Nusrat Fateh Ali Khan cachera jusqu’à ses seize ans ses talents de vocaliste à son père, célèbre chanteur de qawwalî, genre musical inspiré par l’islam soufi. Après la mort de son paternel, il le verra dans un rêve poser une main sur sa gorge et lui ordonner de chanter. Il chantera pour la première fois en public quarante jours après le décès de celui-ci, lors d’une cérémonie traditionn­elle. Jeff avouera lors d’une interview en 1996 avec le légendaire chanteur pakistanai­s, son idole, n’avoir jamais chanté devant son géniteur. Sa première vraie performanc­e se fait lors d’un concert organisé en hommage à son père Tim Buckley, à l’église St Ann de Brooklyn vers la fin de l’année 1991. C’est là qu’il rencontre le légendaire guitariste Gary Lucas avec lequel il coécrit des titres et se produit dans différente­s salles à New York. Un an plus tard, il signe son premier contrat. La trajectoir­e de l’artiste semble avoir été tracée par les astres. Il est né pour chanter. “Grace”, seul véritable album sorti de son vivant, a une dimension quasi religieuse. Il touche au surnaturel, à l’ésotérisme. Dès les premières notes de “Mojo Pin”, titre sur l’héroïne, on est happé dans un monde parallèle, mais on frissonne comme en entrant dans une maison hantée. “Je suis aveugle et torturé, les chevaux blancs coulent”. On oublie qu’à l’époque, le plus grand hit du disque fut “Last Goodbye”, depuis éclipsé par la reprise du “Hallelujah” de Leonard Cohen.

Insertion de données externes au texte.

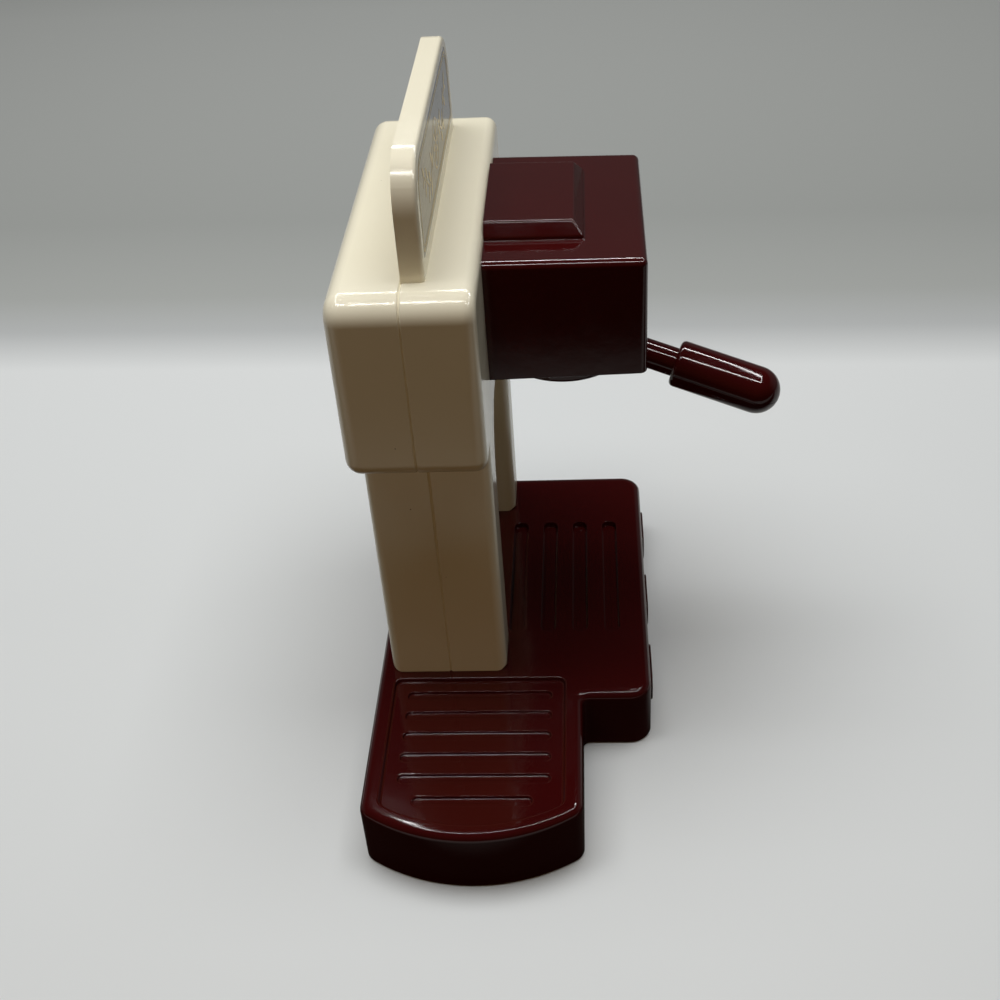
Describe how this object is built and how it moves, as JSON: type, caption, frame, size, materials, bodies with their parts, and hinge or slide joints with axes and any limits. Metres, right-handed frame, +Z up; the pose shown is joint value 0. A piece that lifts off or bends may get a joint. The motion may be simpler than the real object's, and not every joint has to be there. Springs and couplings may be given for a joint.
{
  "type": "toy coffee maker",
  "caption": "Toy espresso machine: ivory two-post body with a sign on a burgundy base with drip grille and side tray, and a brew group whose portafilter handle turns.",
  "frame": {"origin": "on the floor, midway between the two posts, in the parting plane of the two ivory shells", "axes": "+Z up, -Y to the front where the brew group and its handle are, +X to the right seen from the front; the side shelf is towards -X"},
  "size_m": [0.2324, 0.1648, 0.2552],
  "materials": {
    "ivory_plastic": "glossy moulded ABS",
    "burgundy_plastic": "glossy moulded ABS",
    "screw_steel": "zinc-plated",
    "label": "printed satin film"
  },
  "bodies": {
    "machine": {"base_shell": "burgundy_plastic", "base_plate": "burgundy_plastic", "base_screws": "screw_steel", "post_screws": "screw_steel", "front_shell": "ivory_plastic", "rear_shell": "ivory_plastic", "shell_screws": "screw_steel", "sign_label": "label", "group_cover": "burgundy_plastic", "group_plate": "burgundy_plastic", "group_screws": "screw_steel", "group_plate_screws": "screw_steel"},
    "portafilter": {"portafilter_body": "burgundy_plastic", "grip_upper": "burgundy_plastic", "grip_lower": "burgundy_plastic", "spring_washer": "screw_steel", "pivot_washer": "screw_steel", "pivot_screw": "screw_steel"}
  },
  "joints": [
    {"name": "portafilter_turn", "type": "hinge", "parent": "machine", "child": "portafilter", "pos_m": [0, -0.0525, 0.158], "axis": [0, 0, 1], "range_deg": [-30, 15]}
  ]
}
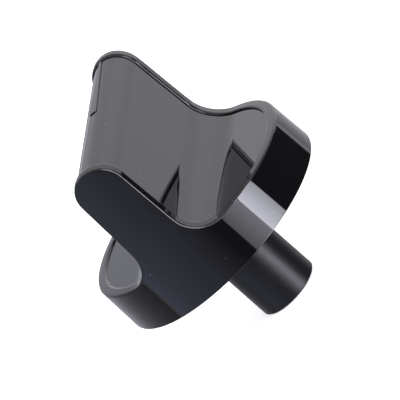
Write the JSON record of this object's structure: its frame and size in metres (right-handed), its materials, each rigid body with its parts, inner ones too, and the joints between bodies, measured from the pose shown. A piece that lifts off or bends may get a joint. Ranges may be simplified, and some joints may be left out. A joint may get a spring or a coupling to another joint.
{
  "type": "control knob",
  "caption": "Gloss black cooker control knob: round skirt, full-width grip bar with a raised border and pointer, on a long satin shank with a sprung D socket.",
  "frame": {"origin": "centre of the shank's open end, where the spindle goes in", "axes": "+Z along the spindle axis towards the grip, X along the grip bar with the pointer at +X"},
  "size_m": [0.05, 0.05, 0.0542],
  "materials": {
    "gloss_black": "polished moulded thermoset, deep black, mirror gloss",
    "satin_black": "fine satin moulded surface, as it leaves the tool",
    "spring_steel": "bright rolled spring-steel strip"
  },
  "bodies": {
    "root": {"knob_shell": "gloss_black", "shank_hub": "satin_black", "spindle_spring": "spring_steel"}
  },
  "joints": []
}
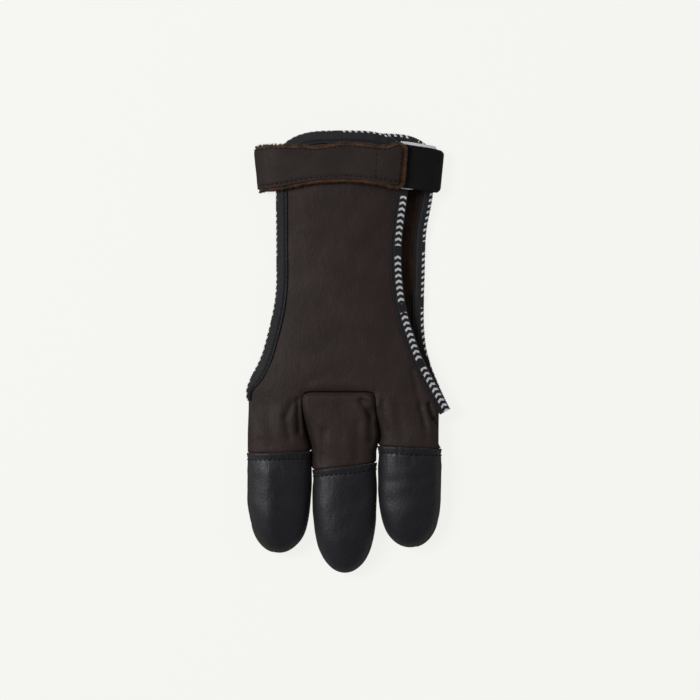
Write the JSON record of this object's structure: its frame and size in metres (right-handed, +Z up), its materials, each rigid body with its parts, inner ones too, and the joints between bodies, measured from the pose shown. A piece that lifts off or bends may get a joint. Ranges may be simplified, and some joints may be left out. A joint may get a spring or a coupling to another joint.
{
  "type": "archery glove",
  "caption": "Three-finger leather shooting glove with stitched fingertip caps, taped open sides and a wrist strap with elastic.",
  "frame": {"origin": "centre of the footprint, on the surface the glove lies on", "axes": "+Z up from the surface through the back of the hand, +Y towards the wrist, +X towards the thumb"},
  "size_m": [0.1058, 0.229, 0.0178],
  "materials": {
    "hand_leather": "dark brown, soft sheen",
    "cap_leather": "black, smooth, satin",
    "strap_leather": "dark brown with raw suede edges",
    "tape": "woven black binding tape",
    "elastic": "ribbed black elastic",
    "label": "plain white satin"
  },
  "bodies": {
    "root": {"back_panel": "hand_leather", "middle_insert": "hand_leather", "palm_panel": "hand_leather", "ring_cap": "cap_leather", "middle_cap": "cap_leather", "index_cap": "cap_leather", "back_binding": "tape", "palm_binding": "tape", "wrist_strap": "strap_leather", "elastic_band": "elastic", "label": "label"}
  },
  "joints": []
}
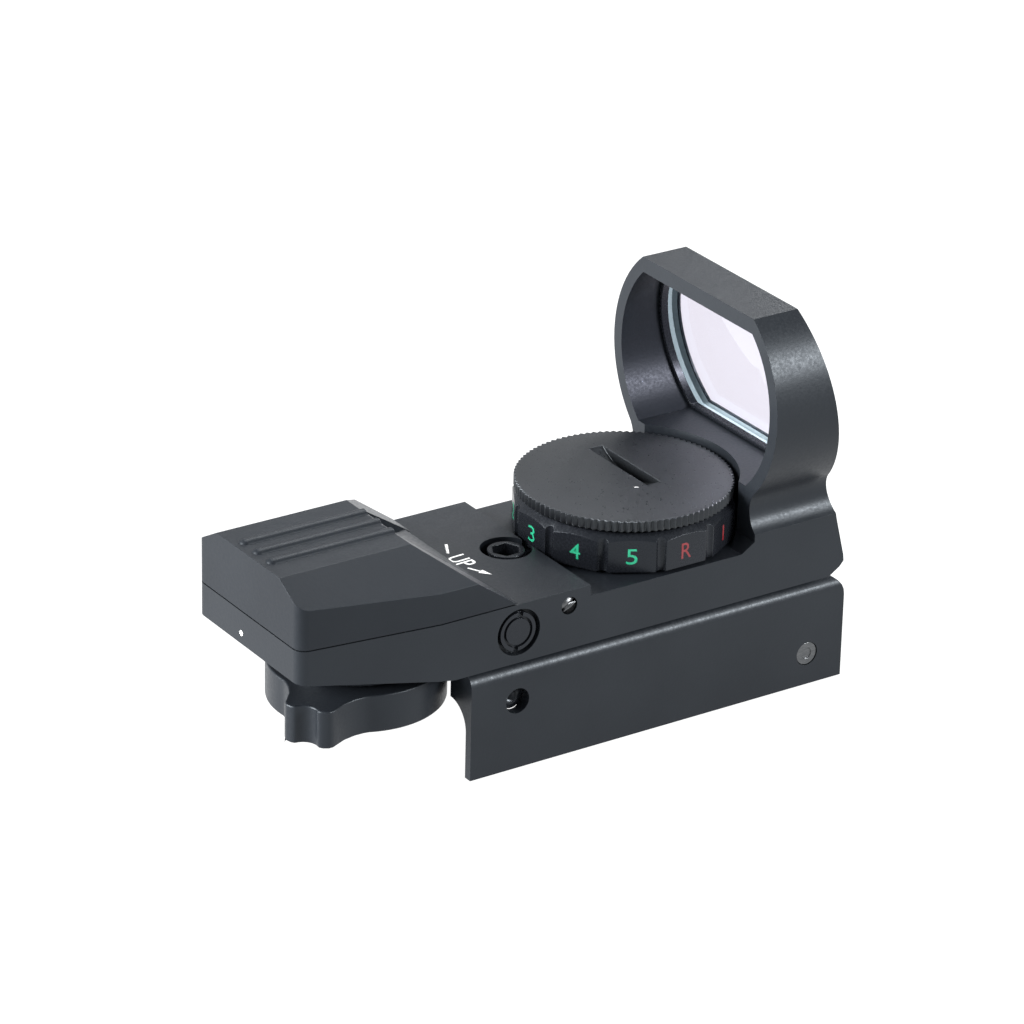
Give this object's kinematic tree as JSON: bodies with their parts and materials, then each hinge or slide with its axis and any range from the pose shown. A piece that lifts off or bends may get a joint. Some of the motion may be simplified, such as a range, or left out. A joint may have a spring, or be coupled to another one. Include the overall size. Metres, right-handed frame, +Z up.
{
  "type": "reflex red dot finder",
  "caption": "Open reflex red dot finder with a hooded lens, battery dial, reticle selector and a clamp base for a dovetail rail.",
  "frame": {"origin": "on the rail seat of the clamp base, on the centre line, straight below the axis of the brightness dial", "axes": "+X along the direction of aim, from the eye to the lens; +Y to the left; +Z up, away from the rail"},
  "size_m": [0.0829, 0.0366, 0.0537],
  "materials": {
    "anodised_black": "black anodised, fine satin",
    "steel": "bright",
    "black_plastic": "fine matte texture",
    "brass": "turned",
    "lens_glass": "coated, clear",
    "red_window": "clear red",
    "mirror_face": "polished",
    "circuit_board": "solder mask",
    "lamp_body": "clear moulded",
    "reticle_film": "opaque film",
    "cell_case": "nickel plated",
    "seal_rubber": "soft",
    "wire_sleeve": "sleeving",
    "white_nylon": "nylon",
    "white_paint": "printed"
  },
  "bodies": {
    "base": {"mount_base": "anodised_black", "pitch_pin": "steel", "bar_guide_pins": "steel", "elevation_spring": "steel"},
    "clamp_bar_body": {"clamp_bar": "anodised_black"},
    "clamp_screw_body": {"clamp_screw": "steel"},
    "set_tip_body": {"set_tip": "brass"},
    "set_screw_body": {"rail_set_screw": "anodised_black"},
    "carrier": {"tilt_carrier": "anodised_black"},
    "elevation_screw_body": {"elevation_screw": "anodised_black"},
    "housing_body": {"housing": "anodised_black", "yaw_screw": "steel", "objective_lens": "lens_glass", "lens_retainer": "anodised_black", "rear_cover": "black_plastic", "cover_gasket": "seal_rubber", "cover_screws": "steel", "emitter_window": "red_window", "mirror_block": "black_plastic", "fold_mirror": "mirror_face", "led_board": "circuit_board", "led": "lamp_body", "knob_detent": "steel", "dial_detent": "steel", "switch_board": "circuit_board", "switch_cover": "black_plastic", "switch_cover_screws": "steel", "lead_wires": "wire_sleeve", "deck_marks": "white_paint"},
    "windage_body": {"windage_screw": "anodised_black", "windage_clip": "steel"},
    "lock_pad_body": {"lock_pad": "white_nylon"},
    "lock_screw_body": {"lock_screw": "anodised_black"},
    "selector": {"reticle_knob": "anodised_black", "reticle_spindle": "brass", "reticle_disc": "reticle_film", "knob_screw": "steel"},
    "dial": {"brightness_dial": "anodised_black", "dial_clip": "steel", "dial_wiper": "brass", "contact_spring": "steel", "battery": "cell_case"},
    "seal_ring": {"cap_o_ring": "seal_rubber"},
    "cap": {"battery_cap": "anodised_black"}
  },
  "joints": [
    {"name": "clamp_bar_slide", "type": "slide", "parent": "base", "child": "clamp_bar_body", "axis": [0, -1, 0], "range_m": [0, 0.001]},
    {"name": "clamp_screw_turn", "type": "hinge", "parent": "clamp_bar_body", "child": "clamp_screw_body", "pos_m": [0.0205, -0.0139, -0.0055], "axis": [0, -1, 0], "range_deg": [0, 515]},
    {"name": "set_tip_slide", "type": "slide", "parent": "base", "child": "set_tip_body", "axis": [0, 1, 0], "range_m": [0, 0.0004]},
    {"name": "rail_set_screw_turn", "type": "hinge", "parent": "set_tip_body", "child": "set_screw_body", "pos_m": [-0.0253, -0.0124, -0.0004], "axis": [0, 1, 0], "range_deg": [0, 206]},
    {"name": "elevation_tilt", "type": "hinge", "parent": "base", "child": "carrier", "pos_m": [0.0204, 0, 0.0026], "axis": [0, 1, 0], "range_deg": [-0.45, 0.45], "deforming": ["elevation_spring"]},
    {"name": "elevation_screw_turn", "type": "hinge", "parent": "carrier", "child": "elevation_screw_body", "pos_m": [-0.0182, 0, 0.0134], "axis": [0, 0, 1], "range_deg": [-219, 219]},
    {"name": "windage_yaw", "type": "hinge", "parent": "carrier", "child": "housing_body", "pos_m": [0.0172, 0, 0.006], "axis": [0, 0, 1], "range_deg": [-0.6, 0.6]},
    {"name": "windage_screw_turn", "type": "hinge", "parent": "housing_body", "child": "windage_body", "pos_m": [-0.0258, -0.0145, 0.0097], "axis": [0, -1, 0], "range_deg": [-325, 325]},
    {"name": "lock_pad_slide", "type": "slide", "parent": "housing_body", "child": "lock_pad_body", "axis": [0, 1, 0], "range_m": [0, 0.0003]},
    {"name": "lock_screw_turn", "type": "hinge", "parent": "lock_pad_body", "child": "lock_screw_body", "pos_m": [-0.0182, -0.0144, 0.0115], "axis": [0, 1, 0], "range_deg": [0, 217]},
    {"name": "reticle_selector_turn", "type": "hinge", "parent": "housing_body", "child": "selector", "pos_m": [-0.0407, 0, 0.0015], "axis": [0, 0, 1], "range_deg": [-90, 0]},
    {"name": "brightness_dial_turn", "type": "hinge", "parent": "housing_body", "child": "dial", "pos_m": [0, 0, 0.015], "axis": [0, 0, 1], "continuous": true},
    {"name": "cap_lift", "type": "slide", "parent": "dial", "child": "seal_ring", "axis": [0, 0, 1], "range_m": [0, 0.002]},
    {"name": "battery_cap_turn", "type": "hinge", "parent": "seal_ring", "child": "cap", "pos_m": [0, 0, 0.019], "axis": [0, 0, 1], "range_deg": [0, 901]}
  ],
  "couplings": [
    {"joint": "clamp_screw_turn", "follows": "clamp_bar_slide", "rad_per_m": 8976},
    {"joint": "rail_set_screw_turn", "follows": "set_tip_slide", "rad_per_m": 8976},
    {"joint": "elevation_screw_turn", "follows": "elevation_tilt", "ratio": 485.06},
    {"joint": "windage_screw_turn", "follows": "windage_yaw", "ratio": 540.35},
    {"joint": "lock_screw_turn", "follows": "lock_pad_slide", "rad_per_m": 12566},
    {"joint": "battery_cap_turn", "follows": "cap_lift", "rad_per_m": 7854}
  ]
}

Chanson qui faillit ne jamais voir le jour, car Columbia ne trouvait pas l’album “Various Positions” du poète chantant assez bon. Quand “Grace” est sorti en 1994, le grunge dominait les ondes de rock alternatif. Si Jeff est souvent planant, avec des tempos lents (“Lover You Should Have Come Over”, “Dream Brother”), quand il s’énerve il n’a rien à envier à ses contempora­ins. Sur “Eternal Life” et son riff metal, sa voix égale même celle de Robert Plant. Alors que la section rythmique constituée de Matt Johnson (batterie) et Mick Grondahl (basse), reste toujours précise et tranchante. Après une tournée triomphale, surtout en Europe, il s’efforce d’enregistre­r une suite à ce premier album, mais sans jamais se satisfaire du résultat. Le soir d’une nouvelle séance d’enregistre­ment avec son groupe, comme pour oublier la pression, il se baigne dans un affluent du Mississipp­i, tout habillé avec ses chaussures, il meurt noyé.